Toplum psikolojisi diyorlar, ama inanmak zor. Halkımızın kültür seviyesi artık cehalet veya bilgi terazilerinde de tartılamayacak ve bir değer ölçüsü verilemeyecek kadar dibe vurmuş!.
TV’lerin yetiştirdiği, eğittiği, hatta yönlendirdiği, değer ölçüsü ve varlığı-yokluğu tartışılan bir toplum olmuş. TV’ler her istediklerini vererek kendilerine göre insan katmanları, toplum fertleri oluşturur olmuş.
El üstünde tutulanlar ve daima özendirilerek, reklâm edilerek halka lanse edilenler; başta bilgisizlik sonra dinsizlik ve densizlik… Tembellik, ilkesizlik, liyakatsizlikle her türlü konuda kasdi ve plânlı bir cehalet bilgilendirmeleri ise sıradaki öğretilenler ve eğitim konuları.
Omurgasızlık ve bilgi yoksulluğunun bile halkın arasında bir değerlendirilmesi yapılıp bir kararı ve bir adı olduğu halde; tetikçi ve hoyrat özel eğitimli kaypak görgüsüzler kendilerine yapmaları lâzım gelen ne söylenmişse milletin ve inançların yok olması için; maalesef başta TV’ler olmak üzere her türlü sesli, görüntülü iletişim araçlarıyla ellerinden gelen ne varsa insafsızca ve merhametsizce âdeta kusarak yapıyorlar, gerekenleri yerine getiriyorlar.

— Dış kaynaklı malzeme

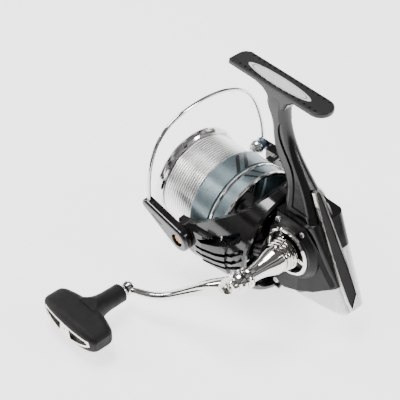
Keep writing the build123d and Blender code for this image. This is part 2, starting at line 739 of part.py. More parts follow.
roller_plane = lengthwise(ROLLER_X - 1.0, ROLLER_Z)
ROLLER_AXIS = Axis((CRANK_X + ROLLER_X - 1.0, 0, AXIS_Z + ROLLER_Z), (0, 1, 0))
line_roller = turned([(-45.8, 1.3), (-45.8, 4.2), (-45.2, 4.4), (-43.6, 3.5), (-42.2, 3.9), (-41.6, 4.4),
                      (-41.0, 4.4), (-41.0, 1.3)], roller_plane, ROLLER_AXIS)
roller_cone = turned([(-40.8, 0), (-40.8, 4.9), (-40.0, 5.0), (-38.4, 4.6), (-36.6, 3.6), (-35.2, 2.0),
                      (-34.8, 0)], roller_plane, ROLLER_AXIS)
roller_screw = turned([(-48.4, 0), (-48.4, 1.5), (-47.8, 1.9), (-47.62, 1.9), (-47.62, 1.2), (-40.84, 1.2),
                       (-40.84, 0)], roller_plane, ROLLER_AXIS)


def pivot_screw(y_head, sign):
    """Shouldered bail screw; sign is the side it faces."""
    plane = lengthwise(PIVOT_X, 0)
    axis = Axis((CRANK_X + PIVOT_X, 0, AXIS_Z), (0, 1, 0))
    pts = [(34.6, 0), (34.6, 2.0), (y_head, 2.0), (y_head, 3.6), (y_head + 1.0, 3.4),
           (y_head + 1.3, 2.8), (y_head + 1.3, 0)]
    body = turned([(sign * y, r) for y, r in pts], plane, axis)
    with BuildPart() as piece:
        add(body.part)
        with BuildSketch(side(sign * (y_head + 1.3))):
            with Locations((PIVOT_X, 0)):
                Rectangle(4.2, 0.8, rotation=25)
        extrude(amount=sign * 0.6, mode=Mode.SUBTRACT)
    return piece


bail_screws = join(pivot_screw(43.45, 1), pivot_screw(44.05, -1))

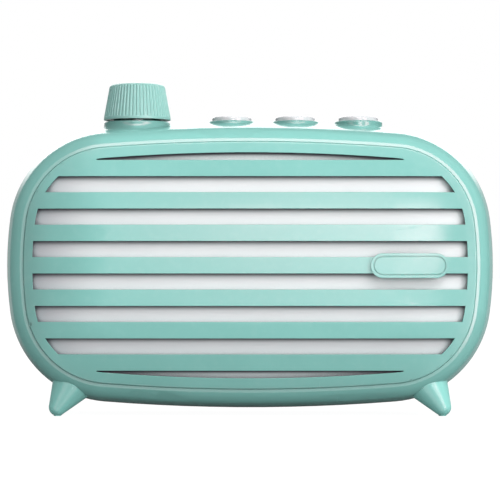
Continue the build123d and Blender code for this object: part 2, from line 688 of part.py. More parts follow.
save(Pos(KNOB_X, 0, 0) * volume_knob.part, "volume_knob")

# ---------------------------------------------------------------- potentiometer
SHAFT_Z0 = 77.0
with BuildPart() as pot_shaft:
    cyl_z(KNOB_X, (SHAFT_Z0, 95.8), 3.0)
    cyl_z(KNOB_X, (SHAFT_Z0 - 1.0, SHAFT_Z0), 5.0)
save(pot_shaft.part, "pot_shaft")

with BuildPart() as volume_pot:
    cyl_z(KNOB_X, (74.3, 81.7), 8.0)
    cyl_z(KNOB_X, (81.2, 86.6), 3.5)
    # room for the shaft and the disc at its foot
    cyl_z(KNOB_X, (SHAFT_Z0, 87.0), 3.04, CUT)
    cyl_z(KNOB_X, (75.65, 77.15), 5.1, CUT)
save(volume_pot.part, "volume_pot")

with BuildPart() as pot_nut:
    with BuildSketch(Plane.XY.offset(84.95)):
        with Locations((KNOB_X, 0)):
            RegularPolygon(5.6, 6)
            Circle(3.52, mode=CUT)
    extrude(amount=1.6)
save(pot_nut.part, "pot_nut")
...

Dinsiz, inançsız, bilgisiz, cahil ve omurgasız bir toplumun fertleri sadece kendilerini mahvetmekle kalmıyorlar, hem dünyalarını hem de ahiretlerini mahvederler. Bu halleriyle de toplumu, milleti perişan ederler.
Önce kendilerinin yok olacağı ve hiç sayılacağı bir toplum hayatı için TV’lerin içine düşenler ve TV’lerin yayınları ve propagandalarıyla yetişenler; hem fertlerin, hem ailelerin, hem de milletin ipini çekiyorlar. Bir idam-ı ebediye kendi elleri ile zemin izhar ediyorlar, hazırlıyorlar.

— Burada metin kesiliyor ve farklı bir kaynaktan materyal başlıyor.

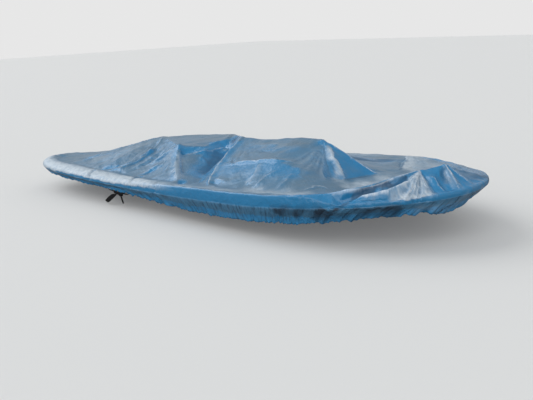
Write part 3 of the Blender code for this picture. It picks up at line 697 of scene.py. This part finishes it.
# %% Table of painted places
PLACES = {
    # name, amount, sides, left, right, soft left, soft right, places along it
    # painted sheen: a pale colour that stands for the light the coating mirrors
    "chalk": (
        ("aft roll", 1.05, 2, 72, 58, 1.0, 0.15, (-1535, 100), (-1535, -300), (-1500, -480), (-1380, -575),
         (-1200, -598), (-800, -598), (-300, -602), (140, -612)),
        ("side roll fore", 0.4, 2, 50, 24, 1.0, 0.4, (-250, -605), (400, -600), (660, -605)),
        ("fan foot", 1.0, 1, 50, 14, 1.0, 0.4, (1335, -400), (1370, -365), (1405, -325), (1450, -290),
         (1490, -200)),
        ("tip skirt", 0.16, 2, 50, 50, 0.8, 0.8, (1460, -400), (1565, -250), (1600, -150), (1625, 20)),
        ("aft slope", 0.2, 2, 170, 170, 1.0, 1.0, (-720, -100), (-900, -300), (-1100, -450)),
        ("corner column", 0.42, 1, 50, 14, 1.0, 0.6, (-330, -250), (-210, -365), (-90, -467), (0, -530)),
        ("fore triangle", 0.95, 1, 12, 40, 0.3, 1.0, (660, -15), (760, -66), (860, -125)),
        ("fore triangle low", 0.5, 1, 30, 60, 1.0, 1.0, (800, -110), (960, -190)),
        ("fore deck", 0.66, 1, 130, 120, 1.0, 1.0, (930, -300), (990, -140), (1060, 0), (1060, 140)),
        ("near deck", 0.62, 1, 80, 40, 1.0, 0.6, (500, -575), (750, -560), (930, -540), (1020, -460)),
        ("far deck", 0.8, 1, 150, 12, 1.0, 0.3, (760, 620), (900, 400), (990, 220)),
        ("far deck fore", 0.45, 1, 120, 120, 1.0, 1.0, (960, 470), (1100, 380), (1220, 240)),
        ("near streak", 0.3, 1, 40, 12, 1.0, 0.4, (460, -310), (490, -390), (530, -500)),
        ("top streak", 0.14, 1, 24, 24, 1.0, 1.0, (140, -75), (310, -80), (500, -110)),
        ("ridge flank", 0.25, 1, 6, 30, 0.5, 1.0, (0, -60), (93, -260), (210, -463)),
    ),
    # places where the dust, and the grey sheen that it paints, are left off
    "free_of_dust_and_sheen": (
        ("aft lip strip", 1.0, 1, 30, 34, 0.4, 0.4, (-350, -220), (-230, -125), (-205, 30), (-120, 65)),
        ("bridge blue", 1.0, 1, 40, 40, 0.5, 0.5, (-240, -30), (-200, 50), (-180, 130), (-120, 60)),
        ("valley", 1.0, 2, 110, 110, 0.6, 0.6, (-140, -80), (-100, -180), (-20, -320)),
        ("mid near face", 0.85, 2, 46, 110, 0.3, 0.9, (100, -330), (260, -365), (450, -345), (580, -330),
         (700, -340)),
        ("mid top", 0.5, 2, 60, 60, 0.8, 0.8, (120, -110), (300, -140), (520, -150)),
        ("mid ridge face", 0.8, 2, 60, 10, 0.9, 0.3, (20, -60), (100, -240), (220, -450)),
        ("bow folds", 1.0, 1, 70, 90, 0.3, 0.6, (1060, -550), (1200, -450), (1300, -330), (1340, -180)),
        ("bow face", 1.0, 1, 200, 200, 0.3, 0.3, (1360, -300), (1460, -120), (1490, 100)),
        ("bow tip", 0.9, 1, 100, 80, 0.4, 0.4, (1420, 20), (1490, 50), (1500, 180), (1420, 300)),
        ("bow rim", 1.0, 2, 60, 60, 0.5, 0.5, (900, -620), (1200, -500), (1420, -340), (1530, -130),
         (1550, 0)),
        ("fore facet", 0.9, 1, 40, 30, 0.3, 0.6, (670, 0), (800, 10), (910, 40)),
        ("far deck aft", 0.7, 1, 90, 90, 1.0, 1.0, (600, 280), (740, 280), (800, 440)),
        ("pocket", 0.9, 1, 24, 18, 0.6, 0.6, (-400, -240), (-430, -290), (-455, -360)),
        ("low pocket", 0.9, 1, 24, 18, 0.6, 0.6, (-340, -380), (-375, -430), (-410, -480)),
        ("column foot", 1.0, 1, 26, 26, 0.5, 0.5, (0, -490), (50, -540), (80, -570)),
        ("aft streak", 0.6, 2, 26, 14, 1.0, 0.5, (-800, -560), (-790, -500), (-720, -455), (-650, -420),
         (-635, -340)),
        ("far stern blue", 1.0, 1, 60, 60, 1.0, 1.0, (-950, -260), (-1060, -340), (-1170, -390)),
    ),
    # painted shade: a darker colour in hollows, in the bow's folds and on the bow's skirt
    "painted_shade": (
        ("valley floor", 0.8, 2, 80, 80, 0.7, 0.7, (-150, -90), (-100, -170), (-30, -280)),
        ("bow trough", 1.1, 1, 14, 20, 0.5, 0.8, (1080, -610), (1135, -565), (1155, -520), (1200, -450),
         (1285, -355), (1320, -240)),
        ("bow skirt", 0.74, 2, 60, 60, 0.8, 0.8, (850, -690), (970, -680), (1235, -566), (1420, -430)),
        ("bow skirt fold", 1.0, 2, 8, 16, 0.6, 0.9, (980, -665), (1130, -600), (1260, -530), (1380, -430)),
        ("tip hollow", 0.8, 1, 60, 40, 0.8, 0.8, (1440, 60), (1500, 100), (1500, 220)),
        ("bow dimple", 0.6, 1, 22, 22, 0.5, 0.5, (1400, -45), (1420, -80), (1445, -90)),
        ("far deck hollow", 0.75, 1, 70, 80, 0.6, 0.9, (580, 270), (700, 280), (760, 420)),
        ("far crease", 0.5, 1, 18, 6, 1.0, 0.5, (790, 560), (880, 410), (970, 240)),
    ),
}
print("painted places:", {kind: len(rows) for kind, rows in PLACES.items()})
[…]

Bu zamanda bu çaresiz gibi görünen bu musîbetin, bu belânın, taunun îlâcı; ancak ve ancak TV’lerden ve dinden uzaklaştıran her şeyden uzak durmakla olur.
En yakın ve iç içe olunacak hakikat ise imanı kuvvetleştirmek ve dinin hakikatlerini bizatihi yaşamakla olur.